A infraestrutura, que nunca foi um primor, se deteriora a olhos vistos. Aquela na qual se movem os funcionários públicos segue o mesmo caminho. O contingenciamento atingiu fortemente o custeio da máquina, hoje na casa dos R$ 97 bilhões, e tem viés de baixa. A proposta para 2020 é de R$ 89,2 bilhões, sendo R$ 69,8 bilhões para custeio e o restante para (minguados) investimentos. Especialistas indicaram que esse montante está na, ou já ultrapassou a, fronteira a partir da qual não há dinheiro para a continuidade de todas as atividades.

Apesar do sufoco, o déficit público cai com muito vagar. O governo se empenha para atingir o rombo de R$ 139 bilhões neste ano. Para 2020, promete reduzí-lo a R$ 124,1 bilhões e para obtê-lo, mesmo assim, terá de pedir ao Congresso a aprovação de um crédito extra de R$ 367 bilhões, necessário para que o governo cumpra a regra de ouro, que impede o uso do endividamento para cobertura de despesas de pessoal e custeio, por exemplo. Neste ano, o pedido foi de R$ 248,9 bilhões. O ministro Paulo Guedes disse que reduziria o déficit em um ano, mas pede agora aos parlamentares R$ 118 bilhões a mais.

A equipe econômica estuda formas de se adaptar ao cerco do teto de gastos, caçando receitas em várias partes.
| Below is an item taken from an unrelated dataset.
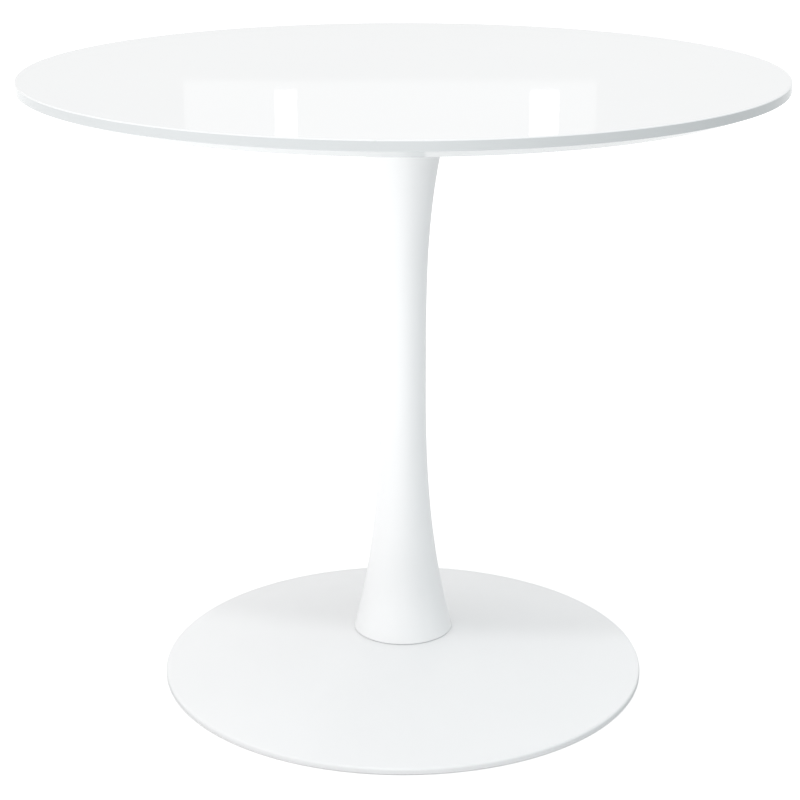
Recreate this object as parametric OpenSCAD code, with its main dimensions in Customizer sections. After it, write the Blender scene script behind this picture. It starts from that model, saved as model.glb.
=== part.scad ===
// Round pedestal table: a bevelled gloss top on a slender flared column, clamped by one long tie
// rod to a shallow domed disc base, which stands on four levelling glides. Millimetres, +Z up,
// with the floor at z = 0 and the column's axis on the Z axis.

/* [Top] */
// Height of the table surface above the floor
table_height = 762; // [710:1:800]
// Diameter of the board
top_d = 900; // [800:10:1000]
// Thickness of the board
top_t = 23; // [20:0.5:30]
// Height of the board's upright edge, with its rounded arris
edge_h = 11.5; // [8:0.5:15]
// How far the bevel under the edge runs inwards
bevel_in = 31.5; // [20:0.5:45]
// Radius of the rounded upper arris
arris_r = 2; // [1:0.5:3]

/* [Column] */
// Radius of the column at its waist
waist_r = 28.3; // [26:0.1:36]
// Height of the waist above the floor
waist_z = 393; // [340:1:440]
// Radius of the column's mouth, under the top
mouth_r = 64; // [62:0.5:72]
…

Entre elas: a redução dos repasses do Sistema S (em princípio, 20%), substituição de fontes de gastos (retreinamento de trabalhadores pelo sistema S), e legislação encaminhada ao Congresso para dar passos importantes que hoje não pode dar, como a redução da jornada e salários do funcionalismo público e flexibilização da estabilidade. A ideia que norteia as ações é a de que medidas preventivas sejam acionadas antes do aperto extremo e urgente das despesas, isto é, estabelecer um gatilho para o teto de gastos.

Mesmo medidas razoáveis como essas enfrentam obstáculos poderosos. Faziam parte das precauções instituídas pela Lei de Responsabilidade Fiscal que foram suspensas judicialmente e, recentemente, julgadas pelo Supremo Tribunal Federal. O tribunal as considerou inconstitucionais, ainda que preservassem empregos públicos. Com isso, O Estado faz malabarismos financeiros e suprime investimentos e serviços que atendem a população para preservar o pagamento de funcionários. "A despesa salarial é seis vezes maior que os investimentos públicos", diagnosticam Ana Abrão, Arminio Fraga Neto e Carlos Sundfeld (A reforma do RH no governo federal, da consultoria Oliver Wyman).

A equipe econômica prega a desvinculação total do orçamento, mas não agiu nessa direção até agora. É algo urgente, que precisa ser complementado pela reforma administrativa, para, entre outras coisas, estancar gastos com pessoal, subiram mais que as receitas da União, em termos reais, e continuam subindo.